Goal |
Only the lines between the line with "Recreate this object as parametric Blender" and the line with "Left and right", together with those two lines themselves, are to be copied exactly.

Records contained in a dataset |
---*---
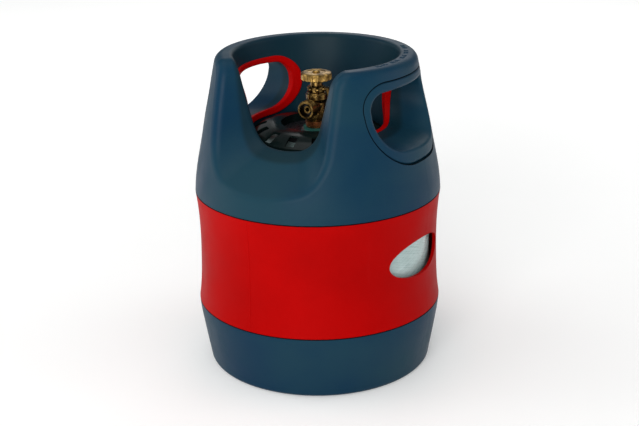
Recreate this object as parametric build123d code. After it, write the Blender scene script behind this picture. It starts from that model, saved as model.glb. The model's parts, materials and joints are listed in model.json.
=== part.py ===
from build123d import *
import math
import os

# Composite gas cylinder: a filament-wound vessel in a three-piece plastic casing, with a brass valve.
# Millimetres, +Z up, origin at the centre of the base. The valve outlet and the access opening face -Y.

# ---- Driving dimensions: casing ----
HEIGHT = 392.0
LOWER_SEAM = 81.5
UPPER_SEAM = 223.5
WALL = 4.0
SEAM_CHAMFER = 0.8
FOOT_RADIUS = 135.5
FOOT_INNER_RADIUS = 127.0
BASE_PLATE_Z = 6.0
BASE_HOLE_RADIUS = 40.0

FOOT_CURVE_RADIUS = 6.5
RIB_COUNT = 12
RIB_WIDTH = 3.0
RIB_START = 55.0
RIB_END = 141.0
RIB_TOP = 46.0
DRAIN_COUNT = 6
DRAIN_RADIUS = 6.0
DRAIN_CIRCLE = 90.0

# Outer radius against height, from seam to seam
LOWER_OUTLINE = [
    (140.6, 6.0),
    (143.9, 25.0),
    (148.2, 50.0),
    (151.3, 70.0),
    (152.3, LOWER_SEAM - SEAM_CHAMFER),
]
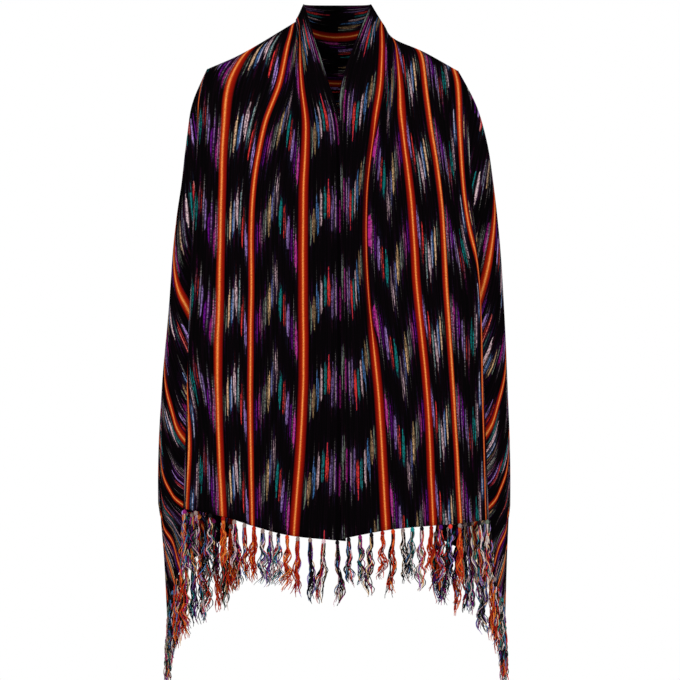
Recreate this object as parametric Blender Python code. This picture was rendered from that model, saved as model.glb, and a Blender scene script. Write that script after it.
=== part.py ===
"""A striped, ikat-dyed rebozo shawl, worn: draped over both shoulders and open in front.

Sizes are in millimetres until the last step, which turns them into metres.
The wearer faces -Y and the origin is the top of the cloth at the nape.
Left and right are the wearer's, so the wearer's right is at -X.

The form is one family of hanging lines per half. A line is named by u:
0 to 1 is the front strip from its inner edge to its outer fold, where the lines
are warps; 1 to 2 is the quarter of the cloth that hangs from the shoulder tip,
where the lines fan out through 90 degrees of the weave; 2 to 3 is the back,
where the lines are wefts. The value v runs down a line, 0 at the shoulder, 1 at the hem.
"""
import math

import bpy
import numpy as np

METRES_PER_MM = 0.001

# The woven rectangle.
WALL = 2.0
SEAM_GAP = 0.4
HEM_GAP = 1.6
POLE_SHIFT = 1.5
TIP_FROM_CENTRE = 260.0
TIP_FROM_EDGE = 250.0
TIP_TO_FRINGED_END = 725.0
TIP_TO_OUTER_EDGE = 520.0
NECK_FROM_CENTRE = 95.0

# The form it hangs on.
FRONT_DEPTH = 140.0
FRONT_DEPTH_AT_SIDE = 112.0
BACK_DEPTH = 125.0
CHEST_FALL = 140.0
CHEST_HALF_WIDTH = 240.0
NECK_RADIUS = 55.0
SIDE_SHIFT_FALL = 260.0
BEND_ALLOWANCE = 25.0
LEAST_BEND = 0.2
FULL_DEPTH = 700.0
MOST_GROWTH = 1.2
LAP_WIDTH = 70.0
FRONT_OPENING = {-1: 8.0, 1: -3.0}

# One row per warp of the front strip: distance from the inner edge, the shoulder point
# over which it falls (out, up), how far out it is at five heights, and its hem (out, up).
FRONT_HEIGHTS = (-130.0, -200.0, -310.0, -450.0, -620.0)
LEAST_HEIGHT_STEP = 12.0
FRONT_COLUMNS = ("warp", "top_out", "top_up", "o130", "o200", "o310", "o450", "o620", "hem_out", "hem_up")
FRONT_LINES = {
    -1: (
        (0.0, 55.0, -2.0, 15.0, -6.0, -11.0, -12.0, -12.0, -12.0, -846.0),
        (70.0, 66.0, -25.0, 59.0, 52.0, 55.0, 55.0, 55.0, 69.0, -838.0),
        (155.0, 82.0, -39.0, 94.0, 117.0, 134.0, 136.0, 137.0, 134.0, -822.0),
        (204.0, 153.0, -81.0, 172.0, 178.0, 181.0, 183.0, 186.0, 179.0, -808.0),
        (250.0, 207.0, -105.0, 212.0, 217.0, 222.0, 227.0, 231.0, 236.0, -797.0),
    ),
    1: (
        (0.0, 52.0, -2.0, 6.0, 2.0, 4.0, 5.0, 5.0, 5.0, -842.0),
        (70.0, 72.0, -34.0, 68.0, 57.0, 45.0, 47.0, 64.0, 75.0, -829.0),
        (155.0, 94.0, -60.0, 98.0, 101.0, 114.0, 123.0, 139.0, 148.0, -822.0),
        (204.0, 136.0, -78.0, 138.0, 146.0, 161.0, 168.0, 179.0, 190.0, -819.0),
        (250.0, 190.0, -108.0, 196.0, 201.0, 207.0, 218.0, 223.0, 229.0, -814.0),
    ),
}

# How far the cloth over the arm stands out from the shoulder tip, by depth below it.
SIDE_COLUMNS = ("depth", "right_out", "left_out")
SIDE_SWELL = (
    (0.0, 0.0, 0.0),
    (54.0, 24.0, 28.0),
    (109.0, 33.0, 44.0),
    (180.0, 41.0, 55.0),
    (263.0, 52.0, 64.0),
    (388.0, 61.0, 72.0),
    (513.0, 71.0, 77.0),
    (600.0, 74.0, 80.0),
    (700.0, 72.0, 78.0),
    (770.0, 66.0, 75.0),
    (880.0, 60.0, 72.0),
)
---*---
Result of the task |
Recreate this object as parametric Blender Python code. This picture was rendered from that model, saved as model.glb, and a Blender scene script. Write that script after it.
=== part.py ===
"""A striped, ikat-dyed rebozo shawl, worn: draped over both shoulders and open in front.

Sizes are in millimetres until the last step, which turns them into metres.
The wearer faces -Y and the origin is the top of the cloth at the nape.
Left and right are the wearer's, so the wearer's right is at -X.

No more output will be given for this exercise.